Выше было обращено особое внимание на иконографию крупной архитектурной формы. Однако не менее чуткой к этим же изменениям была и тектоническая сторона храмовой архитектуры. Однако специфика декоративных и тектонических решений рассматриваемого времени такова, что ее целесообразней рассмотреть в следующем разделе главы.

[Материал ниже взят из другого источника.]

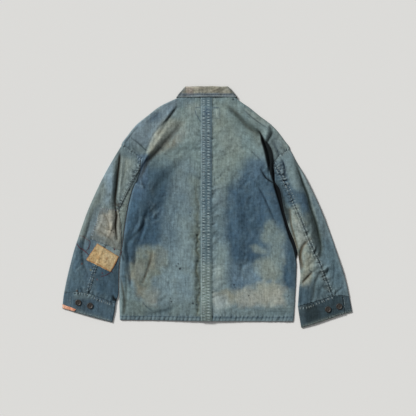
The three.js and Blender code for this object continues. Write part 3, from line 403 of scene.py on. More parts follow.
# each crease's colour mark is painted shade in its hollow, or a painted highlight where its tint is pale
SLEEVE_CREASES_R = [
    C([(293, 156, 0.4), (295.2, 161.4, 0.8), (299.6, 173.5, 1), (303.2, 184.6, 1), (307.7, 195, 1), (310.7, 207.8, 1), (315.3, 220.5, 1), (318.4, 233.3, 1), (320.9, 246, 0.9), (320.4, 256, 0.4)], -2.6, 3.4, 1.5, 0.8, 1.8, 0, (58, 66, 62)),
    C([(298, 160, 0.4), (304, 176, 1), (309.5, 190, 1), (314.5, 206, 1), (319.4, 222, 1), (322.8, 238, 0.8), (324, 252, 0.4)], 1.5, 1.6, 3.0),
    C([(287.4, 158, 0.3), (293, 172, 1), (299, 188, 1), (305, 206, 0.8), (311, 226, 0.4)], 1.2, 3.0, 3.0),
    C([(280, 157, 0.7), (283, 163, 1), (284.2, 170, 1), (286.6, 179, 0.7)], -1.5, 1.3, 1.5, 0.66, 1.0, 0, (42, 58, 72)),
    C([(277.6, 161, 0.4), (279.6, 166.5, 1), (281.2, 172, 0.5)], 0.9, 1.2, 1.2),
    C([(289.8, 209.8, 0.6), (291.3, 224.6, 1), (294.8, 238, 1), (297.6, 248, 0.8)], -1.8, 1.2, 1.7, 0.66, 1.0, 0, (88, 78, 60)),
    C([(293.6, 210, 0.4), (297, 226, 1), (301, 240, 0.6)], 1.2, 1.8, 3.0),
    C([(309.7, 239.4, 0.5), (305, 243.6, 0.9), (301.5, 248.6, 1), (300.4, 256.2, 1), (302.4, 266.4, 0.8)], -2.4, 1.8, 2.6, 0.72, 1.6, 0, (94, 82, 64)),
    C([(309, 247, 0.4), (306, 253, 1), (306, 262, 0.8), (309, 270, 0.3)], 1.5, 2.0, 2.6),
    C([(309, 269.6, 0.7), (311.8, 271.8, 1), (316, 269.4, 0.8), (318.6, 266.4, 0.3)], -1.2, 1.0, 1.2, 0.6, 0.8, 0, (44, 52, 54)),
    C([(311.4, 273.0, 0.7), (307.4, 277, 1), (303, 281.6, 0.8)], -1.8, 1.2, 1.5, 0.72, 0.95, 0, (86, 76, 60)),
    C([(302, 268, 0.4), (303.5, 274, 1), (300.4, 279.6, 0.6)], 1.2, 1.5, 1.8),
    C([(320.6, 272.4, 0.6), (316.8, 278.6, 1), (314.6, 286, 1), (313.4, 295, 1), (311.2, 303, 0.6)], -1.9, 1.6, 1.6, 0.58, 1.25, 0, (62, 72, 74)),
    C([(317, 259, 0.3), (311.5, 262.4, 1), (306.6, 267.4, 0.5)], -1.1, 1.3, 1.5, 0.4, 1.0, 0, (92, 92, 80)),
    C([(308, 283, 0.4), (306, 292, 1), (306, 303, 0.6)], 1.3, 2.0, 2.4),
    C([(325, 281, 0.5), (320.6, 289, 1), (319, 298, 0.6)], -1.1, 1.2, 1.4, 0.42, 1.0, 0, (62, 76, 82)),
    C([(316.5, 283, 0.3), (317, 291, 1), (315.4, 299, 0.5)], 1.0, 1.4, 1.4),
    C([(333.8, 262.6, 0.3), (334.4, 270, 1), (333, 278, 1), (329.2, 282.4, 0.7)], -1.4, 1.3, 1.8, 0.5, 1.0, 0, (64, 80, 88)),
    C([(330, 264, 0.3), (330, 272, 1), (328.4, 278, 0.4)], 0.9, 1.4, 1.6),
    C([(343, 287, 0.4), (339, 290, 1), (334.6, 294, 0.8)], -1.2, 1.1, 1.3, 0.5, 0.8, 0, (50, 64, 74)),
    C([(324, 256, 0.3), (327, 262, 1), (325, 268, 0.4)], -0.9, 1.2, 1.2, 0.35, 0.8, 0, (70, 86, 92)),
    C([(311.4, 250, 0.5), (310.6, 256, 1), (307.6, 261, 0.5)], -0.8, 1.0, 1.0, 0.36, 0.8, 0, (112, 104, 84)),
    C([(300, 286, 0.4), (301, 296, 1), (300, 305, 0.5)], -1.0, 1.6, 1.8, 0.35, 1.6, 0, (52, 70, 82)),
    C([(336, 250, 0.2), (340, 264, 1), (344, 280, 0.3)], 0.8, 2.4, 2.0),
    C([(324, 220, 0.2), (329, 238, 1), (332, 254, 0.3)], -0.6, 2.4, 2.4, 0.12, 2.0, 0, (96, 112, 116)),
    C([(313, 190, 0.2), (320, 208, 1), (327, 228, 0.3)], 0.7, 2.2, 2.0),
    C([(281.5, 192, 0.3), (283.6, 203, 1), (287.5, 214, 0.5)], -0.9, 1.8, 1.6, 0.4, 1.8, 0, (54, 62, 62)),
    C([(304, 219, 0.3), (306, 224, 1), (305, 230, 0.4)], -0.5, 0.9, 0.9, 0.25, 0.8, 0, (98, 100, 90)),
]


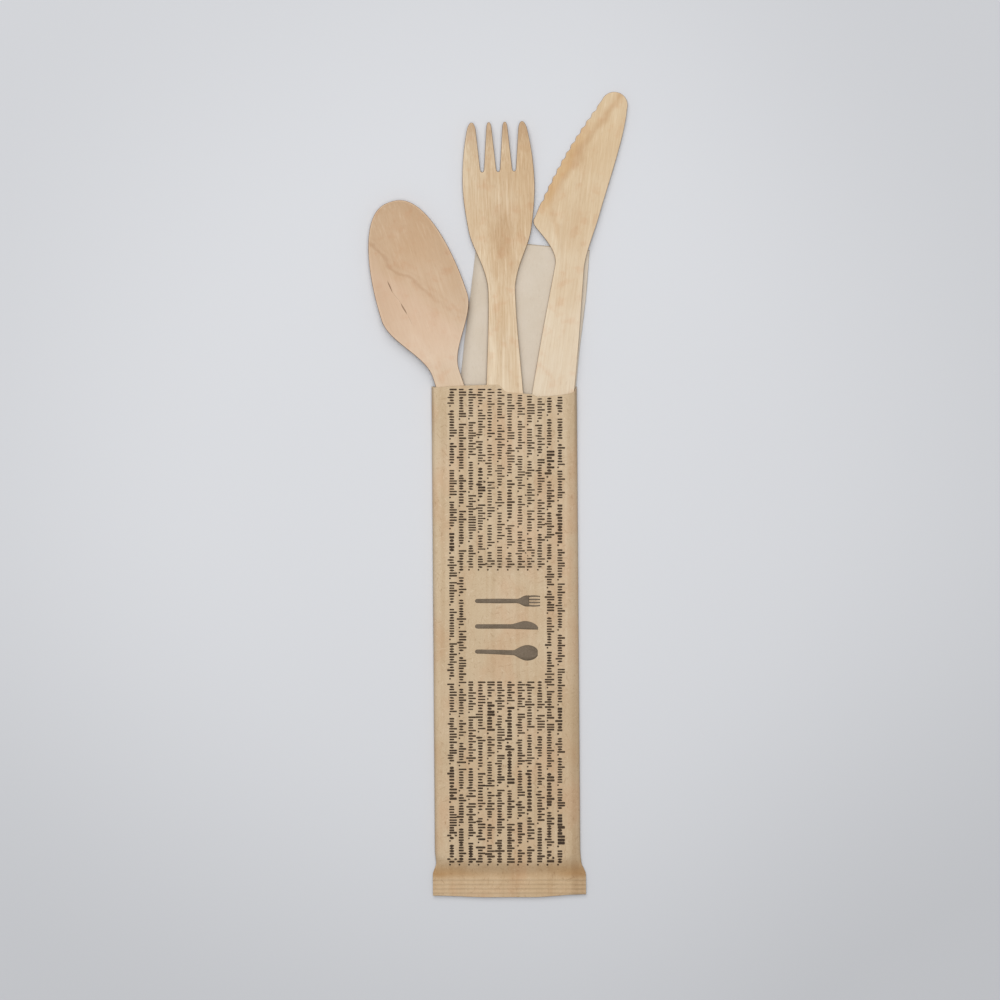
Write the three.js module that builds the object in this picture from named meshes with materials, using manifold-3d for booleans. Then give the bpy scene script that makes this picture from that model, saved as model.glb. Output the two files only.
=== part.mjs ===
// Wooden cutlery pack: a spoon, a fork, a knife and a folded napkin in an open paper sleeve, lying flat.
// Millimetres. +X to the right, +Y from the sealed end of the sleeve to the blades, +Z up from the table.
import * as THREE from "three";
import { mergeVertices } from "three/addons/utils/BufferGeometryUtils.js";
import Module from "manifold-3d";

const wasm = await Module();
wasm.setup();

// ---- driving dimensions ----
const VENEER = 1.6; // thickness of the pressed birch
const PAPER = 0.1; // thickness of the kraft paper
const PACK_HEIGHT = 5.4; // outside height of the filled sleeve

const SLEEVE = {
  width: 54, // across the filled tube
  sealWidth: 56.9, // across the flattened end, which has the same girth
  bottom: -150, // Y of the sealed edge
  sealTop: -139.6, // Y where the crimped band begins
  shoulder: -131.5, // Y where the tube begins to close down
  mouth: 40.4, // Y of the back panel's edge
  midBottom: 3.7, // X of the tube's centre line at the sealed end
  midMouth: 2.3, // X of the tube's centre line at the mouth
  sealShift: 0.6, // how far the flattened seal lies to the right of that line
  sealThickness: 0.5,
  sealLift: 0.9, // height of the seal's underside over the table
  trim: 3, // made longer than this before the mouth is cut
};
// Side of the tube: the height where it is widest, and how wide its rounding is below and above that.
const SIDE = { widest: 1.5, lowRound: 1.3, highRound: 2.2 };
const FIN = { width: 10, layers: 0.2, step: 0.15, ramp: 4 }; // the back seam, folded flat underneath
// Edge of the front panel from left to right: high over the spoon, torn down to the fork and the knife.
const FRONT_EDGE = [
  [-32, 39.5],
  [-24, 40],
  [-12, 40.7],
  [0, 41],
  [3.2, 38.3],
  [9, 37.8],
  [12.5, 37.4],
  [15, 36.5],
  [21, 36.8],
  [27, 38.2],
  [34, 39],
];
const CRIMP = { ridges: 4, pitch: 1.75, height: 0.22, top: -142.2 };
const WALL_STEPS = 36; // steps along the outside of the tube
const POCKET_STEPS = 12; // steps along the inside, which has no crimps

const NAPKIN = { width: 42, length: 165, thickness: 1.45, lift: 0.36, clearance: 0.05 };

// Where each item lies: its handle end (or the napkin's outer end), and its lean, positive to the left.
const LAY = {
  spoon: { x: 9.2, y: -43.4, lean: 17.9 },
  fork: { x: 4.15, y: -22.1, lean: 1.7 },
  knife: { x: 13.7, y: -13.3, lean: -7.4 },
  napkin: { x: 12.95, y: 93.1, lean: -5.7 },
};

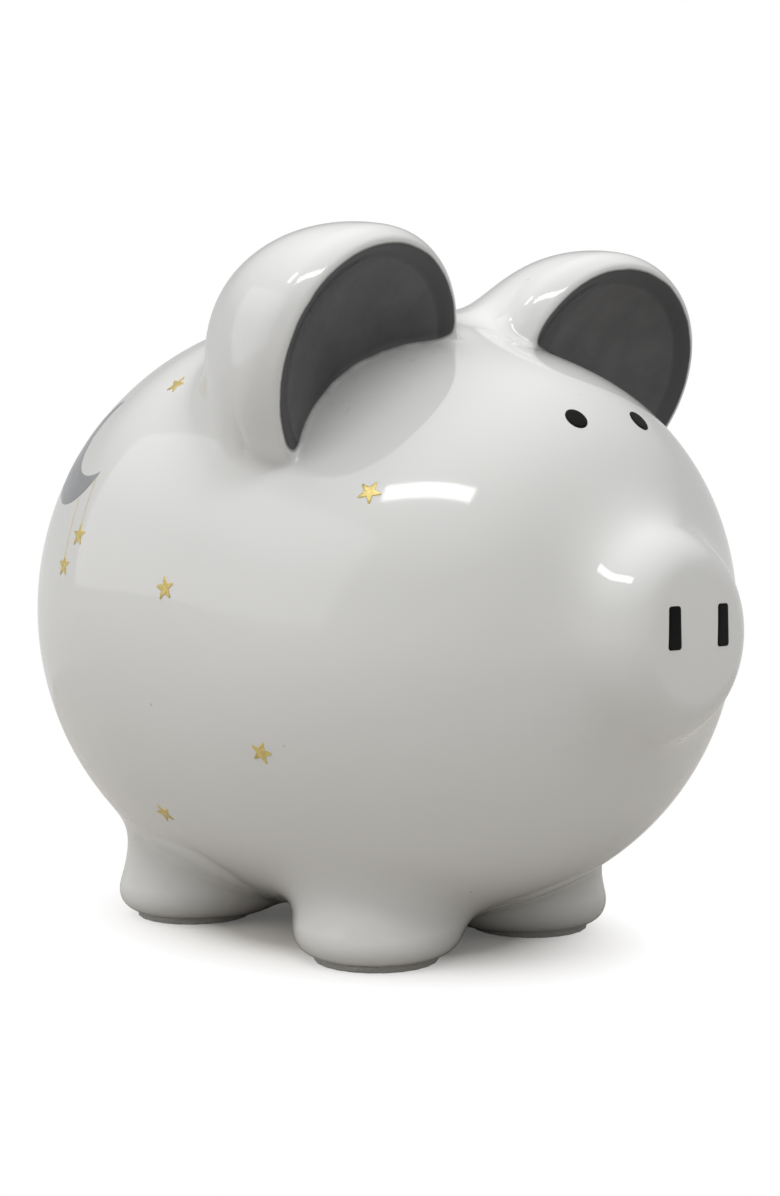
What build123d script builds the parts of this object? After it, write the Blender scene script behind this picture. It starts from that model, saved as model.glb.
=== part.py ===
from build123d import *
import math
import os

# A pig-shaped glazed ceramic money bank.  Millimetres; the pig faces -Y, its right side is -X,
# +Z is up and the pads stand on z = 0.

# The hollow body: a round egg turned about a level axis, blunt in front and rounder behind.
BODY_RADIUS = 91.0
BODY_AXIS_Z = 95.5
BODY_MID_Y = 22.6
FRONT_LENGTH = 123.6
REAR_LENGTH = 87.9
FRONT_BLUNTNESS = 2.5
REAR_BLUNTNESS = 2.2
WALL = 5.0
PROFILE_STEPS = 12

# The snout, a little below the egg's axis.
SNOUT_AXIS_Z = 94.0
SNOUT_FACE_Y = -115.0
SNOUT_FACE_RADIUS = 24.5
SNOUT_BASE_RADIUS = 31.0
SNOUT_BASE_Y = -86.0
SNOUT_EDGE_ROUNDING = 7.0
SNOUT_ROOT_ROUNDING = 7.0
SNOUT_BORE_RADIUS = 18.0

# The coin slot on the back and the stopper hole in the belly.
SLOT_WIDTH = 5.2
SLOT_LENGTH = 40.0
SLOT_MID_Y = 36.0
HOLE_RADIUS = 16.0
HOLE_Y = 15.0
SEAT_Z = 9.0
SEAT_RADIUS = 21.5
SEAT_WALL = 5.0
SEAT_BOSS_RADIUS = 27.0

# Ears: cupped domes whose rims lean forward and outward.
EAR_X = 47.1
EAR_Y = -42.2
EAR_Z = 163.2
EAR_RADIUS = 38.4
EAR_DEPTH = 51.0
EAR_SPLAY = -6.3
EAR_LEAN = 19.7
EAR_ROLL = 20.1
EAR_RIM_WIDTH = 3.8
EAR_RIM_ROUNDING = 1.6
EAR_STEP_DEPTH = 4.0
EAR_STEP_TAPER = 3.4
EAR_BOWL_DEPTH = 10.5

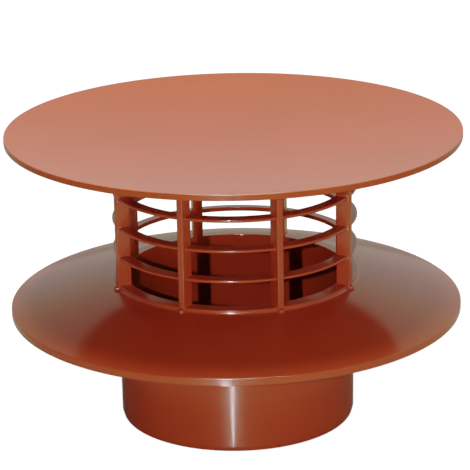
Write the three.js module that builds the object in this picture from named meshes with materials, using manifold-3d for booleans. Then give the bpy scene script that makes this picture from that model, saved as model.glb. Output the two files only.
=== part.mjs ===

Общая религиозно-эстетическая тенденция нового «иосифлянского» благочестия способствовала развитию чистого украшательства, декоративизма в тектонической разработке храмовых фасадов. Это проявляется уже в собственно московских памятниках конца XV в., бывших еще вне итальянского влияния, — таких как Духовская церковь в Троице-Сергиевом монастыре, церковь Ризполо- жения в Кремле, Рождественский собор Ферапонтова монастыря и др. В этих храмах достаточно очевидна тенденция отхода от (1) эстетики аскетизма и (2) символического реализма, бывших ведущими в соборах раннемосковского исихаст- ского периода. Приведем лишь одну показательную деталь, сделавшую «полярными» в этом отношении два территориально соседствующих храма — Духовскую церковь и Троицкий собор Троице-Сергиева монастыря. Немало способствовала развитию декоративизма смена строительного материала в русском храмоздании с середины XV в. — расширение применения кирпича вместо белого камня, в том числе и в отделке фасадов. Кроме всех очевидных строительных достоинств этого нововведения, ему сопутствовали неизбежные изменения и утраты в характере пластической и тектонической выразительности, связанные с комплексом собственных онтологических свойств и с утратой технологических возможностей резьбы по камню. Здесь было важно только проиллюстрировать начавшийся процесс отрыва декоративных мотивов от семантики архитектурной формы.